**To do**
Extract exactly the run of lines starting at the line that holds "Write the build123d" and ending at the line that holds "end let out.", both included.

**Data provided**
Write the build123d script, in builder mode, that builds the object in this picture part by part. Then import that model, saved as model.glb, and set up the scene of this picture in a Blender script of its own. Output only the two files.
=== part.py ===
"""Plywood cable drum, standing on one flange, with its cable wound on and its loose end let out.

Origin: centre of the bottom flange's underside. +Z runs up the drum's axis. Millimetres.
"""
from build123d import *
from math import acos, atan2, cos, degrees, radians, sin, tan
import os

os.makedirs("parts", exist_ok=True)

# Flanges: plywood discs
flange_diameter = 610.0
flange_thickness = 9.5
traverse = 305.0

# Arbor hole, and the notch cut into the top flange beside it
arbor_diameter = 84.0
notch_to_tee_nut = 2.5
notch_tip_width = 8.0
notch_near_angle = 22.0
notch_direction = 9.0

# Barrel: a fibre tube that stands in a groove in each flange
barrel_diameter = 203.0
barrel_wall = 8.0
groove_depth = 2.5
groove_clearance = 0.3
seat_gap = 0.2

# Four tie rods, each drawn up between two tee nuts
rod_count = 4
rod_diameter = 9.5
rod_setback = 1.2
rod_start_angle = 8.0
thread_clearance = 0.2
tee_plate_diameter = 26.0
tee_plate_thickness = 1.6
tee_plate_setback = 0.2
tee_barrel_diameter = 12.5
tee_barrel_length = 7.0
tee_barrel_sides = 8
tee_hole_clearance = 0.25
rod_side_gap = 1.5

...

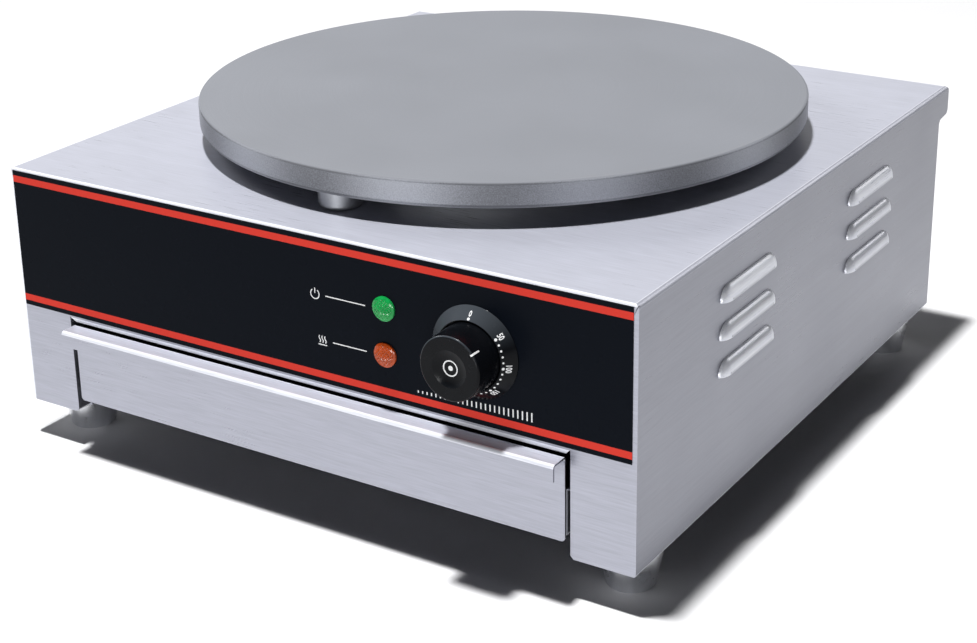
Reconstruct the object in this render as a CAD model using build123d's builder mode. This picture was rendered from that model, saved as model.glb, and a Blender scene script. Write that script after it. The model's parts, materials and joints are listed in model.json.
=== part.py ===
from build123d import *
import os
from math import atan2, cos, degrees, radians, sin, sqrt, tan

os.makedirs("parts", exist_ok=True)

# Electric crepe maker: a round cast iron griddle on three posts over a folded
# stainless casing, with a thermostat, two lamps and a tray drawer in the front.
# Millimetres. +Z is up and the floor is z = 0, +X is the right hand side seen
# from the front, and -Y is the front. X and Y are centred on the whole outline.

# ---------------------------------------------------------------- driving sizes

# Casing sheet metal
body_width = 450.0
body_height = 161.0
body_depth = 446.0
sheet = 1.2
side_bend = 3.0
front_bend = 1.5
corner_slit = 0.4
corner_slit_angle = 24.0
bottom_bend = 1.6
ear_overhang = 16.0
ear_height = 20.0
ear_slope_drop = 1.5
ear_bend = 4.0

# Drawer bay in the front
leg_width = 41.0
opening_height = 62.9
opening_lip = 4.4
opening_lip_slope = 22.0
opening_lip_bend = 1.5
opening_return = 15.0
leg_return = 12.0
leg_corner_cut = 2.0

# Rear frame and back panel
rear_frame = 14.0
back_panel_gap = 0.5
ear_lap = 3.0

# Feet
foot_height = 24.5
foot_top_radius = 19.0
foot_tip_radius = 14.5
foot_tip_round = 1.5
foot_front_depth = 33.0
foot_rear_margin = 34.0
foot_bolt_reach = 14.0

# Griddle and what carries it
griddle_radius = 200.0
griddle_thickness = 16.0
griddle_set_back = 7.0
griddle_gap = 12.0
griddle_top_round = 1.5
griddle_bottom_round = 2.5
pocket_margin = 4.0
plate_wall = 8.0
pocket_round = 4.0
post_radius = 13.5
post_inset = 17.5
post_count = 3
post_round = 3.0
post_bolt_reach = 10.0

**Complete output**
Write the build123d script, in builder mode, that builds the object in this picture part by part. Then import that model, saved as model.glb, and set up the scene of this picture in a Blender script of its own. Output only the two files.
=== part.py ===
"""Plywood cable drum, standing on one flange, with its cable wound on and its loose end let out.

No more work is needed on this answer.